Got into Harvard. It didn’t make me feel better.

I hear people in my dorm and outside my windows socializing. They are going to develop into functioning members of my society while I fester in my bed. If aliens were to come to our planet they could use me and my situation as an example of social natural selection. My loser genes will be removed from the gene pool. At least the bird who is unable to fly reaches their fate more quickly. I get to see myself fail for several decades.

“It is a Friday night, the fifth day of the earthlings 7-day week cycle. Friday night is a time usually characterized with social interaction between the college youth, a chance to form relationships and bond with one another. Yet, we must only look to the bedroom of the solitary ‘loser’ to see how social selection helps weed out weak genes from the gene pool. This ‘loser’ is unable to socialize with others, and as a result, will perish alone. Fortunately for the rest of his species, his failure genes will not continue on to the next generation”

Your writing statements indicate all the classic signs of depression.

Please go see a counselor; there is a lot that you are saying here that can be said directly to a counselor. Counselors wont JUDGE you!

Change evolves and takes a little time. (If you got into Harvard, you are brilliant!)

The counselor won’t make you immediately become social. The counselor will work with you and other medical professionals in a confidential setting to help you understand the heavy load you have been carrying without the support you need.

Ask me in a PM how I know this.

As a Mama, my perspective is: you need to know that we carry you for nine months and we love you without even knowing you. Then we try to raise you right, but we are human and we make the most awful mistakes because we are NOT perfect. We don’t know anything, so we watch and ask others and we learn as we are raising you. Its not perfect. We still love you and wevtry to make the best of things. We don’t like to admit that we could be wrong, but it does happen that we SCREW UP our kids! I’ve made incredibly stupid mistakes with my three, and fortunately for my husband and I, our kids have forgiven our mistakes.

Please don’t assume or make the mistake that everyone is raised to be perfect social butterflies. It takes practice and work for many of us just to be able to get up, go to work/school, meet others, shop, interact and entertain ourselves.
A counselor will provide another avenue for you to reflect upon and help with your depression. You’re smart enough to know that.

The point of therapy is NOT for the counselor to say something that makes you feel better. That’s not how therapy works. It’s not like a parent saying, “You’re amazing! How could anyone not like you?!” No. that’s not what therapy is. The therapist doesn’t console you or uplift you or act as your cheerleader. The therapist treats you for depression. It WILL help. You might even be put on medication, which should make you feel better in 2-3 weeks. Please go. You need to be treated.

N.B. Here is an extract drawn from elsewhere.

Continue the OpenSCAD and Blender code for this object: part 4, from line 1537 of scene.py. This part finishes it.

@WorthlessLoser As you claim to know a lot about being a looser, what would be your advice to others who feel what you feel? How can they improve their situation, even if only a little? Would you recommend joining some charity so they can help others?

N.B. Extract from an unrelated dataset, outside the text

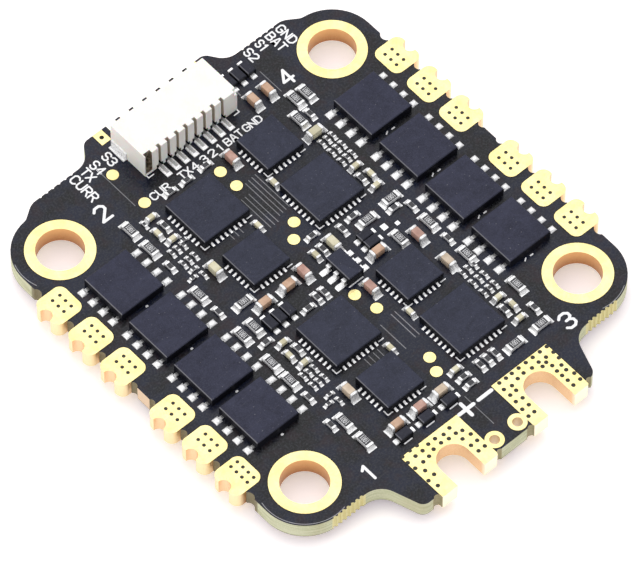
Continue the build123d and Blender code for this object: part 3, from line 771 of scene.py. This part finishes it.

Your argument is that if I join a charity and help others I won’t feel like a loser? I don’t know, maybe. I think I’ve gotten what I wanted out of this thread. I’m just going to go back into hiding like in high school. I’m feeling pretty resigned to my position at this point. Maybe I’ll eventually build up the courage to go seek therapy as recommended by so many. For now, I think I’ll just wallow in sadness.

Seeking outside help is the best answer. Users have tried to help, but there seems to be no open-to-listen. Since there is no other good advice to add and no respondent is a professional in this discipline, and the thread is going in circles, I’m closing and wishing the OP best of luck.